The goal of JPS remains the same and it is to be able to continue solving progressingly intricate
jumping puzzles. Our base line project, which we have already achieved, is to solve a small 2D maze
(5x4) that is only solveable through jumping. That is, the AI may choose to walk through the maze
(if it leads to the optimal reward) but it can never reach the destination block if it does not utilize
jumping. Our next milestone is to be able to solve a small maze with 2 floors (5x4x2). From there on,
we will continue to increase the size of the maze and add more floors. Our moonshot case is for our
agent to be able to solve a large maze with 3 floors (10x10x3).
We started off the base of our algorithm expecting our agent to navigate through a map without using
any jumping commands. We implemented a Q-learning algorithm using the agent’s coordinates as states
and [movenorth, movesouth, moveeast, movewest] as our action space with an epsilon-greedy exploration
policy. Every one step taken in any direction costs 1 point. If the agent dies, 100 points will be deducted
from the total reward. Reaching the goal awards the agent 100 points. After our Q-learning algorithm
started to work properly, we took it a step further toward our goal by implementing a map, where the
agent must perform at least 1 jump in order to reach the goal node. The update equation of the Q-learning
algorithm: Q(st,at) = Q(st,at) + at * (rt+1 + gamma * maxQ(st+1,a) - Q(st,at))
We needed to expand our action list to include jumping 2 blocks in order to get over gaps. This was when
we faced our first challenge. When we started, we originally let the agent navigate around a simple puzzle
without using Discrete Movements. We realized that it is difficult (or even impossible) to have our agent
jump 2 blocks (to get over gaps) since Malmo does not allow discrete movements to move more than 1 block
at a time. Therefore, we have to change our approach by implementing Absolute Movement. Teleportation
allows us to easily implement how far we would want our agent to “jump”, or “walk” in order to tackle
the challenging jumping puzzle.
After creating an agent that will successfully converge on a simple map, we then created more complex maps
for our agent to solve. This tested the convergence rate of our agent and allowed us to tweak the agent to
perform better. We noticed the agent converged slowly for the simple puzzle so we changed some parameters of
our agent. We mainly focused on speeding up convergence speeds so we lowered the discount factor, gamma, from
1.0 to 0.8. We also decided to lower epsilon to 0.01. We also changed the learning rate, alpha, to 0.2 from
0.3. We believe that these changes have helped our agent find the optimal solution to the puzzle faster.
To evaluate our learning agent, we keep track of 2 different values: the number of steps taken and the cumulative
rewards. First, for the number of steps taken, we expect our agent to take a random number of steps (from 1 to 10)

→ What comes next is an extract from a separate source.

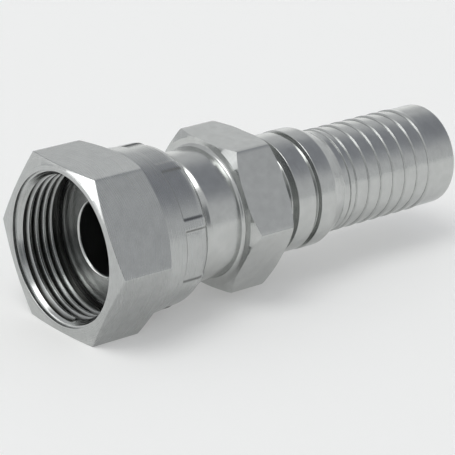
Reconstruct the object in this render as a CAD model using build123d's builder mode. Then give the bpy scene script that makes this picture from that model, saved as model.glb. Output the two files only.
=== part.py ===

in the beginning. Later on, as the agent learns the map, it should plateau around 4 steps, which is the optimal
amount of steps to reach the goal.
As you can see from our graph above, the number of steps taken at the beginning are small, but fluctuate between 1
and 7. This is different than other solving mazes, where it should be very large in the beginning. This is because
the simple jumping puzzle that the agent runs on have very limited amount of possible moves (where he can survive)
in the beginning. The graph also plateaued as expected around 4 moves, which means our agent is learning the jumping
puzzle successfully.
Another evaluation we did on our learning agent is to assess the cumulative reward. For this evaluation, we expect
the agent’s reward to be extremely low (> -100) in the beginning, where it dies alot. Later on, we expect the
cumulative reward to be consistently high (96 points) as the agent converges.
As expected, the graph above shows that our agent is able to learn and navigate through the jumping puzzle. After
dying a lot in the beginning, where it reaches really low negative rewards, the agent was able to learn to navigate
correctly. Converging around 45th iteration, the graph flattens out at 96 points, where the agent takes the optimal
4 steps to reach the destination.
Currently, our agent is very limited in that it is only able to solve a very small, single-dimension maze that we
generated ourselves. We hope to expand our agent so that it is able to solve multi-floor mazes. The bare-minimum in
which we consider our agent a success is if it is able to solve a maze of 2 floors. Once it is able to solve a
2-level maze, we are confident it can learn to solve 3 or 4-level maze.
The biggest challenge is for our agent to observe that the maze has 2 floors and make smart decisions based off of
that. We’re currently using a Q-table to represent the X and Z of a single-level maze. One solution we’re thinking
about is to represent a multi-level maze in a larger Q-table, keeping track of the X, Y, and Z. That is a difficult
task in itself so our backup plan is to ignore the Y-value completely.